Playing two sports in college can be a tricky proposition, but as a freshman, Gostkowski earned all Conference USA freshman honors in both, but going into his sophomore year at Memphis, it started to catch up with him on the diamond as missing fall baseball camp turned out to be far more debilitating to his pitching than missing spring football was to his kicking.
So when his ERA nearly doubled from the mound in his sophomore season, he found himself nose-diving down the rotation, he also felt himself in a quandary - not wanting to choose one sport over another - but when asked about the challenges of playing two sports that he loved in college, and which way he was leaning, Gostkowski was candid.
"If I wanted to go out and just do something one day, it would probably be baseball. There is so much more pressure kicking field goals." he said at the time, adding "you could make all your field goals all year then miss a game-winning one and that's all people will remember. In baseball, you have a lot more chances to prove yourself. You can get hit hard in one game, but the next game come back and pitch a no-hitter."
He ended up playing both sports throughout college, stating that he loved both equally and couldn't see himself giving up one for another, but as time progressed, his future in football materialized while his baseball career plateaued - something that being nominated for the Groza award in his junior season can attest.
The award for the best placekicker in the country was within his grasp going into the late season, having hit 15 of 17 field goals for the season to that point - but he flamed out, missing two relative chip shots in a game against Southern Miss and tumbled out of competition, to which some attributed to the pressure of being in competition for the award.

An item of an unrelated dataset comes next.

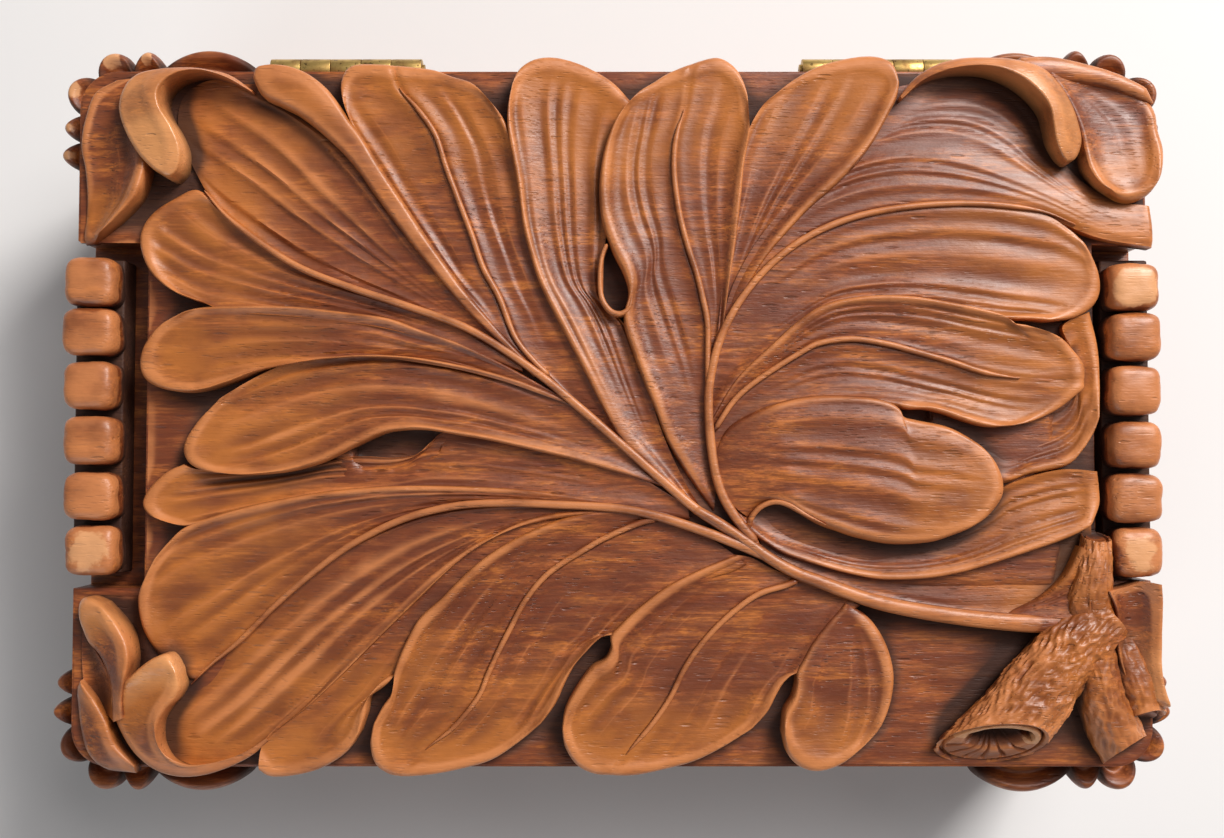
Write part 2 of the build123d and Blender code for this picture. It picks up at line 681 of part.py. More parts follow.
veins = [
    (3.0, [(-9.7, 6.0), (-15.3, 12.3), (-20.3, 23.2), (-24.2, 33.8), (-28.0, 44.5), (-33.6, 51.8)]),
    (3.9, [(15.2, 2.4), (15.1, 14.3), (12.0, 26.7), (10.0, 38.8), (10.8, 46.7), (12.4, 53.9)]),
    (3.7, [(17.0, -2.0), (23.3, 5.8), (32.9, 11.5), (43.4, 11.2), (58.2, 6.8), (73.5, 5.2)]),
    (3.4, [(7.5, -16.3), (-3.9, -20.8), (-13.4, -28.8), (-19.3, -40.4), (-24.8, -48.8), (-31.4, -54.5)]),
    (3.6, [(29.4, -25.8), (22.5, -28.3), (13.7, -36.2), (9.0, -44.1), (2.8, -52.2)]),
]
for vein_height, line in veins:
    lid = lid + cord(line, vein_half_breadth, vein_height)

# Carved lid, turned tips: leaf tips that curl over at three of the corners
turned_tips = [
    # back left: the outer tip, and the flap turned over it
    (3.6, [
        (-70.8, 53.4), (-79.2, 53.1), (-83.4, 49.1), (-84.8, 42.7), (-84.0, 35.6), (-84.6, 27.9),
        (-80.9, 28.7), (-75.0, 34.3), (-73.4, 40.7), (-74.7, 48.3),
    ]),
    (6.2, [
        (-57.0, 52.5), (-64.5, 54.7), (-73.2, 54.1), (-76.7, 51.5), (-76.8, 47.5), (-73.7, 41.3),
        (-70.7, 38.6), (-68.0, 39.5), (-68.0, 42.7), (-70.3, 47.7), (-69.7, 51.8), (-64.0, 53.6),
    ]),
    # back right: the crescent flap, and the round tip beside it
    (6.2, [
        (45.5, 50.2), (50.9, 55.2), (59.5, 56.3), (67.8, 54.7), (72.5, 49.1), (74.2, 43.2),
        (72.4, 39.7), (70.4, 40.8), (68.8, 45.6), (65.4, 51.2), (59.9, 54.1), (52.5, 53.8),
    ]),
    (3.3, [
        (68.8, 53.8), (71.3, 55.0), (81.0, 53.4), (85.4, 50.4), (86.4, 45.6), (86.6, 39.5),
        (84.5, 34.6), (80.2, 34.0), (76.8, 36.4), (74.0, 41.9), (72.5, 48.3),
    ]),
    # front left: two tips that meet in one thick roll, and the low lobe outside them
    (5.4, [
        (-77.7, -47.8), (-78.7, -41.0), (-82.1, -35.8), (-83.7, -30.8), (-82.5, -28.8), (-80.0, -29.5),
        (-75.7, -34.5), (-74.7, -37.9), (-75.6, -42.9),
    ]),
    (6.2, [
        (-77.5, -47.5), (-75.6, -42.3), (-72.7, -38.5), (-69.6, -37.2), (-67.8, -39.0), (-68.0, -42.1),
        (-69.5, -46.0), (-70.0, -50.6),
    ]),
    (5.2, [
        (-53.5, -50.9), (-60.2, -55.2), (-67.9, -55.7), (-73.9, -53.4), (-77.5, -47.5), (-73.5, -46.8),
        (-69.9, -48.3), (-69.4, -52.2), (-65.6, -54.8), (-59.4, -53.5),
    ]),
    (2.4, [
        (-74.6, -55.5), (-79.6, -55.2), (-82.1, -52.9), (-83.5, -44.4), (-83.6, -35.1), (-81.4, -35.9),
        (-78.5, -42.9), (-77.2, -50.6),
    ]),
]
for tip_height, outline in turned_tips:
    lid = lid + raised(outline, tip_height)

# Carved lid, branch: a short branch, sawn off at a slant, with a hollow end
branch_ends = on_lid([(77.5, -30.8), (54.1, -57.2)])
branch_root = Vector(*branch_ends[0], lid_board_top + branch_root_rise)
branch_end = Vector(*branch_ends[1], lid_board_top + branch_end_rise)
branch_line = branch_end - branch_root
branch_plane = Plane(origin=branch_root, x_dir=branch_line.cross(Vector(0, 0, 1)), z_dir=branch_line)
branch_length = branch_line.length
branch_room_top = lid_board_top + branch_clear_height
branch_room = rounded_plate(
    box_length, box_width, lid_board_top - branch_let_in, branch_room_top, lid_corner_radius
)
sawn_place = Vector(*on_lid([(59.6, -50.9)])[0], lid_board_top + sawn_end_height)
sawn_plane = Plane(origin=sawn_place, z_dir=sawn_end_facing)
hollow_floor = Plane(origin=sawn_place - sawn_plane.z_dir * branch_hollow_depth, z_dir=sawn_end_facing)


def branch_form(share):
    """The branch as a tapering oval rod, or one inside it at a share of its radii."""
    root_oval = Ellipse(share * branch_root_radii[0], share * branch_root_radii[1])
    end_oval = Ellipse(share * branch_end_radii[0], share * branch_end_radii[1])
    return loft([branch_plane * root_oval, branch_plane.offset(branch_length) * end_oval])


branch = split(branch_form(1.0), bisect_by=sawn_plane, keep=Keep.BOTTOM)
hollow = split(branch_form(branch_hollow_share), bisect_by=hollow_floor, keep=Keep.TOP)
lid = lid + ((branch & branch_room) - hollow)

# Carved lid, shoots: the upper shoot and two stubs that stand out from the branch, and the
# dished web of bark between them. Each has the height of its line above the board, its radius
# at the foot and at the tip, and the line.
shoots = [
    (2.4, 4.8, 2.6, [(75.6, -31.7), (76.1, -18.3)]),
    (1.0, 3.6, 4.0, [(77.1, -33.0), (79.5, -52.5)]),
    (0.6, 2.6, 2.9, [(81.4, -36.7), (84.1, -47.2)]),
]
for shoot_rise, foot_radius, tip_radius, line in shoots:
    foot, tip = on_lid(line)
    shoot_foot = Vector(*foot, lid_board_top + shoot_rise)
    shoot_line = Vector(*tip, lid_board_top + shoot_rise) - shoot_foot
    shoot = Plane(origin=shoot_foot, z_dir=shoot_line) * (
        Location((0, 0, shoot_line.length / 2)) * Cone(foot_radius, tip_radius, shoot_line.length)
    )
    lid = lid + (shoot & branch_room)
web = [
    (66.8, -30.8), (73.2, -22.7), (78.1, -27.4), (85.0, -26.1), (85.1, -44.4), (80.7, -44.4),
    (76.1, -35.1),
]
lid = lid + raised(web, web_height)

# Carved lid, notches: one round each bead rail, through the board and its carving
for edge_x, end_x, front_gap, back_gap in (
    (
        -rail_inner_x + left_notch_gap,
        -half_length - notch_cut_overrun,
        left_notch_front_gap,
        left_notch_back_gap,
    ),
    (
        rail_inner_x - right_notch_gap,
        half_length + notch_cut_overrun,
        right_notch_front_gap,
        right_notch_back_gap,
    ),
):
    lid = lid - slab(
        min(edge_x, end_x),
        max(edge_x, end_x),
        -rail_half_length - front_gap,
        rail_half_length + back_gap,
        rim_height,
        branch_room_top,
    )
save(lid, "carved_lid")
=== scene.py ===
import math

import bmesh
import bpy
import numpy as np
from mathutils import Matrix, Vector, noise


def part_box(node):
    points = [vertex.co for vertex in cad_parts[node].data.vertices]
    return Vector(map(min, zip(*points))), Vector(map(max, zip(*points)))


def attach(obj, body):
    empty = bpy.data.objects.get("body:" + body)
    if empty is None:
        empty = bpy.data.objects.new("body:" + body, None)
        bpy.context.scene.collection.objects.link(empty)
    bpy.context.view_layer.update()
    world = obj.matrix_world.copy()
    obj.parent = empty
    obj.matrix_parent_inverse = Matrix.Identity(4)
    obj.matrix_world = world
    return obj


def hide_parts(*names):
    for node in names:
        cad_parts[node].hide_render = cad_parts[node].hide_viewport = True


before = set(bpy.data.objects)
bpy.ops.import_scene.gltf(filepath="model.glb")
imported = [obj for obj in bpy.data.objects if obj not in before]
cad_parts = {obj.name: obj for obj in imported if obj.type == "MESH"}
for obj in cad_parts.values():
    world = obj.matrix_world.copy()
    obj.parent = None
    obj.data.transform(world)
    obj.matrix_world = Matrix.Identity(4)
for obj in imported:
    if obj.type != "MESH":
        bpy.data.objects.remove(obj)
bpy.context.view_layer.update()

MM = 0.001


# Body boards: the bottom, the four walls of the box, sawn and planed walnut, glued and waxed.
# The walls stand under the rim of the lid; their edges are broken with a plane. All walnut on
# the box is one timber with its grain along X, so one finish serves every walnut piece.


def new_group(name):
    """An empty shader node group that puts out a colour, a roughness, a coat and a height."""
    tree = bpy.data.node_groups.new(name, "ShaderNodeTree")
    tree.interface.new_socket("Color", in_out="OUTPUT", socket_type="NodeSocketColor")
    for output in ("Roughness", "Coat", "Height"):
        tree.interface.new_socket(output, in_out="OUTPUT", socket_type="NodeSocketFloat")
    return tree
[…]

So when Gostkowski missed a 42 yarder on the final play of last season's home opener for the Patriots against the Arizona Cardinals, a game in which linebacker Brandon Spikes unbelievably gave New England a chance to win a game that seemed all but lost by forcing a fumble with just seconds remaining, the questions about the kicker's mental make up began to surface.
“That was the biggest kick I ever missed,” he said. “It was hard to deal with but it’s an experience that I tried to use to help myself going forward.”
That may be, but with two flame outs already on his football resume - once in high school and once at Memphis - detractors begin to question when these misses stop being learning experiences and start being a trend...
...a question that many more fans are asking this preseason, as Gostkowski has missed three of his five attempts in two preseason games thus far. But the strong-legged kicker who regularly sends his kickoffs out of the end zone for touchbacks has always bounced back, usually stronger than ever.
He feels strong, and feels as if he's striking the ball well - and all he can do is refocus and keep working, because he knows it's all him. He knows he's being consistent in practice and that his consistency will start to manifest itself in games, as it always has.
But just in case, does he change anything in how he prepares or what he does to get through these rough patches?
“I threw my shoe away. I had to try a new shoe,” he said of the miss against the Cardinals, adding he’s thrown out a shoe before. “I was mad at that shoe.” But he also understands that it's not the equipment or any superstition that helps a kicker out of a slump, it's mental toughness and hours of repetition.
"I was a collegiate baseball player as well. I've dealt with difficult situations and I've struggled before in every sport I've played. I've had success in every sport." the New England Patriots eighth year place kicker said, "If you go into a game think you're going to screw up, you're probably not going to be at a professional level."
“I know I’m not going to hit every kick, but I’m going to do my best to not let one kick affect the next kick"
He's also not going to let the negativity of the media nor the chatter from the fans affect his next kick either. As a young boy he was given the unfortunate nickname of "Beaver", having his two front teeth knocked out playing hockey, the replacement teeth bigger than his others as the orthodontist constructed them so that the rest of his body would catch up...
...so after having to endure that hurtful name as a child, don't think for a moment that anything anyone could say about him is going to have any sort of impact on his psyche. Gostkowski will just continue to practice, continue to do everything exactly the way that has made him the most accurate kicker in club history at 84.5% - yes even more accurate than the storied career marks of Adam Vinatieri.
But the big question will come when Gostkowski is faced with a kick for all the marbles, like Vinatieri did several times in his Patriots' career, nailing every one of them - because being the most accurate kicker in team history is decidedly different from being the most clutch kicker in team history.
Given the chatter this preseason, it's clear that Patriots' fans prefer the latter, and all Gostkowski can do is to keep practicing and plying his trade, hoping for the late season opportunity to be become both.